After earning a bachelor's in English at UCLA, specializing in creative writing, she began flexing the authorial voice that emerges in "Glow in the Dark." The collection's first stories were written as early as 1988, and they have trickled in over the years while Teasley moved to New York City and back and took a crack at two unpublished novels. (She's working on a third.)

But her short fiction might have languished if she hadn't met Davis, who asked her to contribute an essay to the 1997 Cune Press anthology "An Ear to the Ground: Presenting Writers from 2 Coasts." He then urged her to publish her collected short fiction as "Glow in the Dark." "She's the quintessential West Coast L.A. woman in that she's internalized the fluidity you have in L.A.," Davis says. "She has this ability to seem very comfortable in different worlds, but you don't feel like she's an outsider looking in. She seems very at home."
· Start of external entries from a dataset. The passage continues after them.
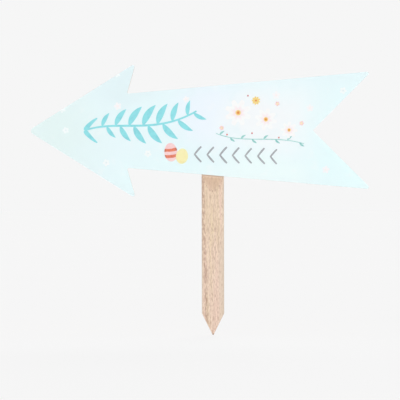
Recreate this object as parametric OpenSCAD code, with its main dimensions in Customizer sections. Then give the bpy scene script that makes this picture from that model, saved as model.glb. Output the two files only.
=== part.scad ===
// Directional sign stake: an arrow-shaped board fixed to the front of a pointed wooden stake.
// The origin is the tip of the stake, midway through its thickness. Z is up, the arrow points
// to -X and its printed face looks to -Y.

/* [Arrow board] */
// Length from the sharp point of the nose to the tips of the tail
board_l = 385; // [340:1:440]
// Thickness of the board
board_t = 5; // [3.5:0.5:9]
// Length of the arrow head, from the point of the nose to its barbs
head_l = 121; // [90:1:150]
// Height of the arrow head across its two barbs
head_h = 152; // [135:1:190]
// How far the barbs sweep back past the corners where the shaft begins
barb_sweep = 10; // [0:0.5:20]
// Height of the shaft where it leaves the head
shaft_head_h = 83; // [60:1:100]
// Height of the shaft across its two tail tips
shaft_tail_h = 132; // [110:1:160]
// Depth of the V notch in the tail
notch_depth = 66; // [40:1:80]
// Radius that rounds the nose
nose_r = 4; // [1:0.5:8]
// Radius that rounds the barbs and the tail tips
tip_r = 2; // [0.5:0.25:3]
// Radius that the cutter leaves in the inner corners
inner_r = 1.5; // [0.5:0.25:3]

/* [Stake] */
// Height of the board's centre line above the tip of the stake
board_z = 229; // [150:1:400]
// Distance from the point of the nose to the centre line of the stake
nose_to_stake = 207; // [150:1:270]
// Width of the stake
stake_w = 25; // [18:0.5:34]
// Thickness of the stake
stake_t = 6; // [5:0.5:12]
// How far the hidden end of the stake stops short of the board's upper edge
top_cover = 10; // [4:0.5:16]
// Length of the point that goes into the ground
point_l = 24; // [12:1:60]
// Width of the blunt end of the point
point_flat = 1; // [0.5:0.25:4]
// How far each long edge of the stake is eased
arris = 0.5; // [0.2:0.1:1.5]

/* [Screws] */
// Distance between the two screws
screw_spacing = 50; // [24:1:60]
// Diameter of the screws over the thread
screw_d = 3; // [2:0.5:4]
// Diameter of the countersunk screw heads
screw_head_d = 5.6; // [5.2:0.2:8]
// Height of the straight rim round a screw head
screw_rim = 0.3; // [0.2:0.1:0.6]
// Length of the screw's sharp point
screw_point_l = 2.5; // [1:0.25:3]
// How far the heads sit below the back of the stake
head_sink = 0.3; // [0:0.1:0.8]
// Thickness of board left in front of a screw's point
front_cover = 0.7; // [0.5:0.1:1.5]
// Gap all round a screw in its hole
screw_gap = 0.05; // [0.02:0.01:0.15]

/* [Screw recess] */
// Width across the cross recess
recess_d = 3; // [2.4:0.1:3.6]
// Width of each slot of the cross
recess_slot = 0.8; // [0.5:0.1:1.2]
// Depth of the cross recess
recess_depth = 1.4; // [0.8:0.1:1.6]

/* [Hidden] */

ARC_STEPS = 10;
ROUND_FN = 48;
CUT_PAST = 1;
CROSS_TURNS = [0, 90];

nose_x = -nose_to_stake;
board_back_y = -stake_t / 2;
shaft_x = head_l - barb_sweep;
shaft_slope = (shaft_tail_h - shaft_head_h) / 2 / (board_l - shaft_x);
stake_left = nose_to_stake - stake_w / 2;
stake_top = board_z + shaft_half_h(stake_left) - top_cover;
screw_l = stake_t - head_sink + board_t - front_cover;
recess_tip_d = recess_slot;

// Half the height of the shaft at a distance x behind the point of the nose.
function shaft_half_h(x) = shaft_head_h / 2 + (x - shaft_x) * shaft_slope;

// Corners of the arrow's upper half, from the head to the tail: [distance behind the nose,
// height above the centre line, radius].
upper_corners = [
    [head_l, head_h / 2, tip_r],
    [shaft_x, shaft_head_h / 2, inner_r],
    [board_l, shaft_tail_h / 2, tip_r],
];

// The whole outline, clockwise from the nose. The lower half mirrors the upper one.
arrow_corners = concat(
    [[0, 0, nose_r]],
    upper_corners,
    [[board_l - notch_depth, 0, inner_r]],
    [for (i = [len(upper_corners) - 1:-1:0]) flipped(upper_corners[i])]
);

function flipped(corner) = [corner.x, -corner.y, corner.z];
function unit(v) = v / norm(v);
function flat(corner) = [corner.x, corner.y];

// Points of the arc of radius r that touches both edges of a corner.
function corner_arc(before, corner, after, r) =
    let (
        back = unit(before - corner),
        ahead = unit(after - corner),
        half_angle = acos(back * ahead) / 2,
        centre = corner + unit(back + ahead) * r / sin(half_angle),
        reach = r / tan(half_angle),
        first = corner + back * reach - centre,
        last = corner + ahead * reach - centre,
        sweep = atan2(first.x * last.y - first.y * last.x, first * last),
        start = atan2(first.y, first.x)
    )
    [for (i = [0:ARC_STEPS])
        centre + r * [cos(start + sweep * i / ARC_STEPS), sin(start + sweep * i / ARC_STEPS)]];

// Outline of a polygon whose corners are each rounded by their own radius.
function rounded(corners) =
    let (n = len(corners))
    [for (i = [0:n - 1])
        each corner_arc(
            flat(corners[(i + n - 1) % n]),
            flat(corners[i]),
            flat(corners[(i + 1) % n]),
            corners[i].z
        )];

// Stands a shape drawn in X and Y upright in X and Z, and gives it a thickness back from y.
module upright_plate(y, thickness) {
    translate([0, y + thickness, 0])
        rotate([90, 0, 0])
            linear_extrude(thickness)
                children();
}

// Half section of a screw from its head to its point. A larger gap makes the hole for it,
// which also runs out through the back of the stake.
module screw_section(gap, past) {
    head_r = screw_head_d / 2 + gap;
    shank_r = screw_d / 2 + gap;
    cone_end = screw_rim + head_r - shank_r;
    end = screw_l + gap;
    polygon([
        [0, -past],
        [head_r, -past],
        [head_r, screw_rim],
        [shank_r, cone_end],
        [shank_r, end - screw_point_l],
        [0, end],
    ]);
}

// Turns the half section about the screw's axis, pointing from the stake into the board.
module screw_body(z, gap, past) {
    translate([0, stake_t / 2 - head_sink, z])
        rotate([90, 0, 0])
            rotate_extrude($fn = ROUND_FN)
                screw_section(gap, past);
}

function screw_z(side) = board_z + side * screw_spacing / 2;

module screw_holes() {
    for (side = [-1, 1])
        screw_body(screw_z(side), screw_gap, head_sink + CUT_PAST);
}

// Cross recess, which tapers towards the bottom as the driver's tip does.
module cross_recess() {
    intersection() {
        translate([0, 0, -CUT_PAST])
            cylinder(
                h = recess_depth + CUT_PAST,
                d1 = recess_d + (recess_d - recess_tip_d) * CUT_PAST / recess_depth,
                d2 = recess_tip_d,
                $fn = ROUND_FN
            );
        for (turn = CROSS_TURNS)
            rotate([0, 0, turn])
                translate([-recess_d, -recess_slot / 2, -2 * CUT_PAST])
                    cube([2 * recess_d, recess_slot, recess_depth + 3 * CUT_PAST]);
    }
}

module screw(side) {
    color("silver")
        difference() {
            screw_body(screw_z(side), 0, 0);
            translate([0, stake_t / 2 - head_sink, screw_z(side)])
                rotate([90, 0, 0])
                    cross_recess();
        }
}

module arrow_board() {
    color("lightcyan")
        difference() {
            upright_plate(board_back_y - board_t, board_t)
                translate([nose_x, board_z])
                    polygon(rounded(arrow_corners));
            screw_holes();
        }
}

// Front outline of the stake: a straight slat that narrows to its point.
module stake_outline() {
    polygon([
        [-point_flat / 2, 0],
        [point_flat / 2, 0],
        [stake_w / 2, point_l],
        [stake_w / 2, stake_top],
        [-stake_w / 2, stake_top],
        [-stake_w / 2, point_l],
    ]);
}

// Cross section of the slat, with its four long edges eased.
module slat_section() {
    half_w = stake_w / 2;
    half_t = stake_t / 2;
    polygon([
        [-half_w + arris, -half_t],
        [half_w - arris, -half_t],
        [half_w, -half_t + arris],
        [half_w, half_t - arris],
        [half_w - arris, half_t],
        [-half_w + arris, half_t],
        [-half_w, half_t - arris],
        [-half_w, -half_t + arris],
    ]);
}

module stake() {
    color("burlywood")
        difference() {
            intersection() {
                upright_plate(-stake_t / 2, stake_t) stake_outline();
                linear_extrude(stake_top) slat_section();
            }
            screw_holes();
        }
}

module upper_screw() { screw(1); }
module lower_screw() { screw(-1); }

arrow_board();
stake();
upper_screw();
lower_screw();
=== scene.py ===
"""Looks of a directional sign stake: a printed arrow board on a pointed wooden stake."""

import logging
import math
import random
from dataclasses import dataclass, replace
from enum import Enum, auto
from functools import cached_property, partialmethod
from typing import Any

import bmesh
import bpy
from bmesh.types import BMesh, BMVert
from bpy.types import Material, Node, NodeSocket, World
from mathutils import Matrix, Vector


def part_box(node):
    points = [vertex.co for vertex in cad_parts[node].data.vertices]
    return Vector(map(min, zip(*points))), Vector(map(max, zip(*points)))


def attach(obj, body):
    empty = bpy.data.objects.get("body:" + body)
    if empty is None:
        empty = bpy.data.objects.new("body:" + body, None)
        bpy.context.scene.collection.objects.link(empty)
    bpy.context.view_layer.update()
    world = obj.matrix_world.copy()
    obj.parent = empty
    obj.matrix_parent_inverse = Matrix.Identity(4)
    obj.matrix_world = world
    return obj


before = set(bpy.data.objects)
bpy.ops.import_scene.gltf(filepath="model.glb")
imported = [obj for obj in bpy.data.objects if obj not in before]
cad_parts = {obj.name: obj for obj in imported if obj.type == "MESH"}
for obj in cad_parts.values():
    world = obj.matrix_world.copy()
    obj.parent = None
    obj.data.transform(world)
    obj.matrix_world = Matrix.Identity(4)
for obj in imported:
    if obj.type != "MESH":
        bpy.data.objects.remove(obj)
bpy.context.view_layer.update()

log = logging.getLogger("sign_stake")

MM = 0.001
BODY = "root"

# A place on the board's face, or a way across it.
Spot = tuple[float, float] | Vector
Span = tuple[float, float]
Triple = tuple[float, float, float]
# Places of round things, each with its radius.
Places = tuple[tuple[Spot, float], ...]


class Tint(Enum):
    """The colours of the sign and its room as a screen shows them, in steps from 0 to 255."""

    ROOM = (246, 246, 246)
    ROOM_PALE = (250, 249, 249)
    ICE = (232, 249, 252)
    MINT = (229, 246, 245)
    SKY = (228, 245, 248)
    LILAC = (238, 247, 255)
    PEARL = (242, 251, 253)
    AQUA = (232, 254, 255)
    SHALLOWS = (232, 251, 253)
    FOAM = (238, 253, 253)
    CLOUD = (246, 248, 250)
    PAPER = (250, 252, 252)
    BLOSSOM = (243, 252, 252)
    BLOSSOM_EYE = (230, 242, 244)
    BLOSSOM_PINK = (246, 248, 250)
    BLOSSOM_PINK_EYE = (250, 243, 243)
    TURQUOISE = (147, 226, 233)
    TURQUOISE_POOL = (137, 215, 224)
    PENCIL = (163, 168, 173)
    PENCIL_SOFT = (176, 180, 184)
    PETAL = (250, 249, 249)
    BLUSH = (250, 236, 240)
    PINK = (250, 215, 214)
    PINK_DEEP = (244, 196, 199)
    CORAL = (233, 134, 105)
    CORAL_DEEP = (217, 111, 84)
    UMBER = (158, 84, 62)
    YOLK = (249, 241, 183)
    YOLK_DEEP = (244, 228, 160)
    GOLD = (246, 214, 132)
    ORANGE = (228, 140, 72)
    TEAL = (160, 213, 209)
    TEAL_DEEP = (126, 191, 190)
    BERRY = (190, 104, 110)
    FIBRE = (184, 149, 114)
    FIBRE_PALE = (203, 171, 137)
    FIBRE_DARK = (146, 112, 80)
    FIBRE_CUT = (232, 209, 182)
    PINE = (243, 218, 198)
    PINE_PALE = (247, 226, 208)
    PINE_ROSE = (239, 209, 193)
    PINE_YELLOW = (237, 215, 184)
    PINE_MELLOW = (231, 212, 170)
    PINE_GREY = (222, 207, 187)
    PINE_EDGE = (216, 200, 181)
    PINE_VEIN = (205, 176, 154)
    PINE_FLECK = (192, 159, 138)
    PINE_KNOT = (174, 136, 119)
    PINE_STAIN = (207, 174, 148)
    PINE_CUT = (206, 178, 150)
    PINE_END = (126, 100, 82)
    ZINC = (196, 199, 204)
    ZINC_DULL = (166, 170, 176)

    @property
    def linear(self) -> tuple[float, float, float, float]:
        """The colour as light, with full cover."""
        return (*(self._light(step / 255) for step in self.value), 1.0)

    @staticmethod
    def _light(step: float) -> float:
        """Turns one screen step from 0 to 1 into light, as the sRGB standard does."""
        return step / 12.92 if step <= 0.04045 else ((step + 0.055) / 1.055) ** 2.4


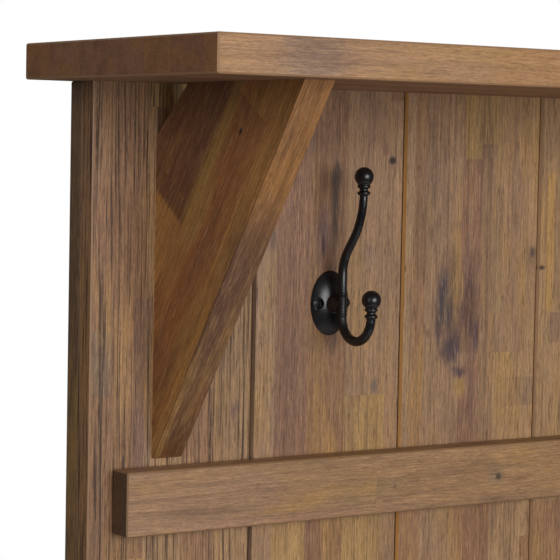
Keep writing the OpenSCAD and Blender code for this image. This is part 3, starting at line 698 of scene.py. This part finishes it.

Now resettled in her hometown, Teasley has purchased a Laurel Canyon fixer-upper, where she lives with her husband, John Vlautin, 38, a music publicist, and their 5-year-old daughter, Imogen. One key difference between New York and L.A., she says, is how strangers react to the couple's mixed-race child. "In New York, no one thought the child was with me," she says. "They thought I was the nanny! Then I'd come here for a week and no one questioned, 'Is that your child?'"

She shakes her dreads, managing a smile. People in other parts of the country imagine that L.A. is a difficult place to live, she says, but she finds it energizing, unexpected, alive. "That's the magic of it too," she says as the waiter clears the table, wrapping up lunch. "If you would just get in your car and go somewhere different, you would be amazed that this is your city."

And then Teasley is back on the downtown streets again, turning heads as she merges into the early rush-hour traffic.